WHAT IS REQUIRED ▸
Everything from the line with "function addPiece(name, piece, material)" through the line with "bpy.data.objects.remove(obj)" should be repeated exactly, both of those lines included, and nothing else.

::: STORED DATA :::

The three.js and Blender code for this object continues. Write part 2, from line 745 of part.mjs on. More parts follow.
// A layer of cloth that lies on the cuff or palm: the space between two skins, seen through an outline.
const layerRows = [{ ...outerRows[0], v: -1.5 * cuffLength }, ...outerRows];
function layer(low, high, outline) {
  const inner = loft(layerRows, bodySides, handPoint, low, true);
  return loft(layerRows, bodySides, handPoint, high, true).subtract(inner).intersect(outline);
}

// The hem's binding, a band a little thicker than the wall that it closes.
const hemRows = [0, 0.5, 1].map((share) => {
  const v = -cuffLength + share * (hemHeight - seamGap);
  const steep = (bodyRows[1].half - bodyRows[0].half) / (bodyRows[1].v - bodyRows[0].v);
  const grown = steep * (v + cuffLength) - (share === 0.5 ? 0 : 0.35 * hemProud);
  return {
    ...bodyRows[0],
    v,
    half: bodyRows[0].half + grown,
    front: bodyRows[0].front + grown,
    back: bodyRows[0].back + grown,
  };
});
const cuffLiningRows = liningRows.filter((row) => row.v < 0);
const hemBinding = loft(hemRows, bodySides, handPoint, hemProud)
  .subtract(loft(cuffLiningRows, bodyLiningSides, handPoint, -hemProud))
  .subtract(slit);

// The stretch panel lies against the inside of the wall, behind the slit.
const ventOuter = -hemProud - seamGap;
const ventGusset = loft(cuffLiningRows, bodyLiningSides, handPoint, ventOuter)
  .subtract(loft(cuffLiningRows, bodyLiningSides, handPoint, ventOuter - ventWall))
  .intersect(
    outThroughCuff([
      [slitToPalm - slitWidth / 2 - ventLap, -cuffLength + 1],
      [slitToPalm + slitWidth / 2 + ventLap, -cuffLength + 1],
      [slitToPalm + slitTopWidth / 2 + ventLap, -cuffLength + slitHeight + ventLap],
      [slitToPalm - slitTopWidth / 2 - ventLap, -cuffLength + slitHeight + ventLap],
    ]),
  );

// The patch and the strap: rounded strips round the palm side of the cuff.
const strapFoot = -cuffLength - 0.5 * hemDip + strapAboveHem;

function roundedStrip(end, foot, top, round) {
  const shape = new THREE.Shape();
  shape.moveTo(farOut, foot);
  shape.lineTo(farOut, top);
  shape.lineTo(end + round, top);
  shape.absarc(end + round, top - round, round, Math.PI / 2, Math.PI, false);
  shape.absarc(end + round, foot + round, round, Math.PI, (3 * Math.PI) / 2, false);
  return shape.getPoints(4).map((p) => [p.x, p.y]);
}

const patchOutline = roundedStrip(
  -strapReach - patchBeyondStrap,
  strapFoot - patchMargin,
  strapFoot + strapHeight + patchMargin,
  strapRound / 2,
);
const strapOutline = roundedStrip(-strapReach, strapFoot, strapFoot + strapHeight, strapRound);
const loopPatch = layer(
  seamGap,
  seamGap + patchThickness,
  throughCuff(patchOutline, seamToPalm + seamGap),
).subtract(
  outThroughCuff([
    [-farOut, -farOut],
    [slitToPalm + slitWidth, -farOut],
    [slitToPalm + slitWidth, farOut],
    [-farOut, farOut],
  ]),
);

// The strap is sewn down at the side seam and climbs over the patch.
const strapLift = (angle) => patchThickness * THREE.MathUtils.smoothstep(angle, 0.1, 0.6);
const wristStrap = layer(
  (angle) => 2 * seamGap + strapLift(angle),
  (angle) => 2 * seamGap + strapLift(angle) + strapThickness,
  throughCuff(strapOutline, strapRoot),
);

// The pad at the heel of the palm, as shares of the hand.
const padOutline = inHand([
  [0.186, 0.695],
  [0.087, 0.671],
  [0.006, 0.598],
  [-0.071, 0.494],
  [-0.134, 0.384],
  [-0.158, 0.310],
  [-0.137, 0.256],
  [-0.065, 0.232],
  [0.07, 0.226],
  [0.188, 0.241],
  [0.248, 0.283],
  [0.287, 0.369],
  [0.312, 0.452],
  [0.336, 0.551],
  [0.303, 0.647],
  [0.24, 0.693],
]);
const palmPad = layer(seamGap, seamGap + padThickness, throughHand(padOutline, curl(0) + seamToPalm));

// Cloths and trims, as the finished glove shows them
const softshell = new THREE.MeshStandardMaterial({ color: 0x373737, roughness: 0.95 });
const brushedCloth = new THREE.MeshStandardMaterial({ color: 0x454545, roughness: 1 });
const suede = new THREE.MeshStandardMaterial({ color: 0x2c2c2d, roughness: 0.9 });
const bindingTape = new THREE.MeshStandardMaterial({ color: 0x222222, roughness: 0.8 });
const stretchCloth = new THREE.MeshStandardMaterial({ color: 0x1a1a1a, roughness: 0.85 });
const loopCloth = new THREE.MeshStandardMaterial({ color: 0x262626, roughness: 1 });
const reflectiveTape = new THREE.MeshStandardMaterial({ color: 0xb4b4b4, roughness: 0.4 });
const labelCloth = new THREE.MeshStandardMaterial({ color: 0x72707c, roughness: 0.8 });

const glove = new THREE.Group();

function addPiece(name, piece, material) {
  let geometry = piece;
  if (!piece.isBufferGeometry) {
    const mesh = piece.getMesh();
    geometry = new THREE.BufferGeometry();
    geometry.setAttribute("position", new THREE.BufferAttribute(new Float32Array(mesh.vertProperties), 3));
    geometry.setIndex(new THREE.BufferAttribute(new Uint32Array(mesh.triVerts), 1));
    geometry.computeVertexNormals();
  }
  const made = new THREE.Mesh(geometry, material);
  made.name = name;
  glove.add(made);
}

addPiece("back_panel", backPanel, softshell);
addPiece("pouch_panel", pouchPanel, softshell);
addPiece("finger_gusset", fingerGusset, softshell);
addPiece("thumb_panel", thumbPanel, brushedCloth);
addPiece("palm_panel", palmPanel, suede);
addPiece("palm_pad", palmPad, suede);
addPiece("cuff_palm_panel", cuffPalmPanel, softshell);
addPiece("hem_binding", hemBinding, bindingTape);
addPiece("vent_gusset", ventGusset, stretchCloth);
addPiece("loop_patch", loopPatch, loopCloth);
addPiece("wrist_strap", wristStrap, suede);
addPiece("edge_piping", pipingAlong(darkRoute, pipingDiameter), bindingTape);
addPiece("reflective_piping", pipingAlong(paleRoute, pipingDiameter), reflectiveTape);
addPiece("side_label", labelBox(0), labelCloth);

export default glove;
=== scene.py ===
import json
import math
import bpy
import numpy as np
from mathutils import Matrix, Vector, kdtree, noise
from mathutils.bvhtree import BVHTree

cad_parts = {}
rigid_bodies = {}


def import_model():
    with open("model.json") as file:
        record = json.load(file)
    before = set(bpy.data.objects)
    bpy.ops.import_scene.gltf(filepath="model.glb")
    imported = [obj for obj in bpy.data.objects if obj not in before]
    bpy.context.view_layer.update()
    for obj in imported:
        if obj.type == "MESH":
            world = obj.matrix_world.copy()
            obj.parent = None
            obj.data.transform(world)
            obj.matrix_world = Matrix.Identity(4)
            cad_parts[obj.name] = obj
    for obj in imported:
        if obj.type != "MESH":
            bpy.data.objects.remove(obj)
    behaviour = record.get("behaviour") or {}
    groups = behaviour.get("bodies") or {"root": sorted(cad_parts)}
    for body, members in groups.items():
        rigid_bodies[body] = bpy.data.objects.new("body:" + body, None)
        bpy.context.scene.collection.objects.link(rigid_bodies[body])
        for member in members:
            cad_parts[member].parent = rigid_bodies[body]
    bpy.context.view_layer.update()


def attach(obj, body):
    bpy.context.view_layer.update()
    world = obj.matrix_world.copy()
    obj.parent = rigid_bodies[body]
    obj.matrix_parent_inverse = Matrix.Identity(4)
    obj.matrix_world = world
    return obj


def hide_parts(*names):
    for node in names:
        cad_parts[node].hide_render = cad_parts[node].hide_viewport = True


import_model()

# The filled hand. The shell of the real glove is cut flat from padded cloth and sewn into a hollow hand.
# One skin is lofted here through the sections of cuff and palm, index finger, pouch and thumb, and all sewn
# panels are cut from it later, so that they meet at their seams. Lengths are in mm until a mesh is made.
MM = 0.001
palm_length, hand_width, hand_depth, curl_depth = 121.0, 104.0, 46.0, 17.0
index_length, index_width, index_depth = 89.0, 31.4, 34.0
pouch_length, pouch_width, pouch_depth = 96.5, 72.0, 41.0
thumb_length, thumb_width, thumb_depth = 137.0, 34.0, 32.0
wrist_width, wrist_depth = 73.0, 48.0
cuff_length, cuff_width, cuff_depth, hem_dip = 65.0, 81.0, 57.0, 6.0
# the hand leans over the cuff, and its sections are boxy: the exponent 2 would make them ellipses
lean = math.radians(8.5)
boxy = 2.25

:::

RIGHT ANSWER ▸
function addPiece(name, piece, material) {
  let geometry = piece;
  if (!piece.isBufferGeometry) {
    const mesh = piece.getMesh();
    geometry = new THREE.BufferGeometry();
    geometry.setAttribute("position", new THREE.BufferAttribute(new Float32Array(mesh.vertProperties), 3));
    geometry.setIndex(new THREE.BufferAttribute(new Uint32Array(mesh.triVerts), 1));
    geometry.computeVertexNormals();
  }
  const made = new THREE.Mesh(geometry, material);
  made.name = name;
  glove.add(made);
}

addPiece("back_panel", backPanel, softshell);
addPiece("pouch_panel", pouchPanel, softshell);
addPiece("finger_gusset", fingerGusset, softshell);
addPiece("thumb_panel", thumbPanel, brushedCloth);
addPiece("palm_panel", palmPanel, suede);
addPiece("palm_pad", palmPad, suede);
addPiece("cuff_palm_panel", cuffPalmPanel, softshell);
addPiece("hem_binding", hemBinding, bindingTape);
addPiece("vent_gusset", ventGusset, stretchCloth);
addPiece("loop_patch", loopPatch, loopCloth);
addPiece("wrist_strap", wristStrap, suede);
addPiece("edge_piping", pipingAlong(darkRoute, pipingDiameter), bindingTape);
addPiece("reflective_piping", pipingAlong(paleRoute, pipingDiameter), reflectiveTape);
addPiece("side_label", labelBox(0), labelCloth);

export default glove;
=== scene.py ===
import json
import math
import bpy
import numpy as np
from mathutils import Matrix, Vector, kdtree, noise
from mathutils.bvhtree import BVHTree

cad_parts = {}
rigid_bodies = {}


def import_model():
    with open("model.json") as file:
        record = json.load(file)
    before = set(bpy.data.objects)
    bpy.ops.import_scene.gltf(filepath="model.glb")
    imported = [obj for obj in bpy.data.objects if obj not in before]
    bpy.context.view_layer.update()
    for obj in imported:
        if obj.type == "MESH":
            world = obj.matrix_world.copy()
            obj.parent = None
            obj.data.transform(world)
            obj.matrix_world = Matrix.Identity(4)
            cad_parts[obj.name] = obj
    for obj in imported:
        if obj.type != "MESH":
            bpy.data.objects.remove(obj)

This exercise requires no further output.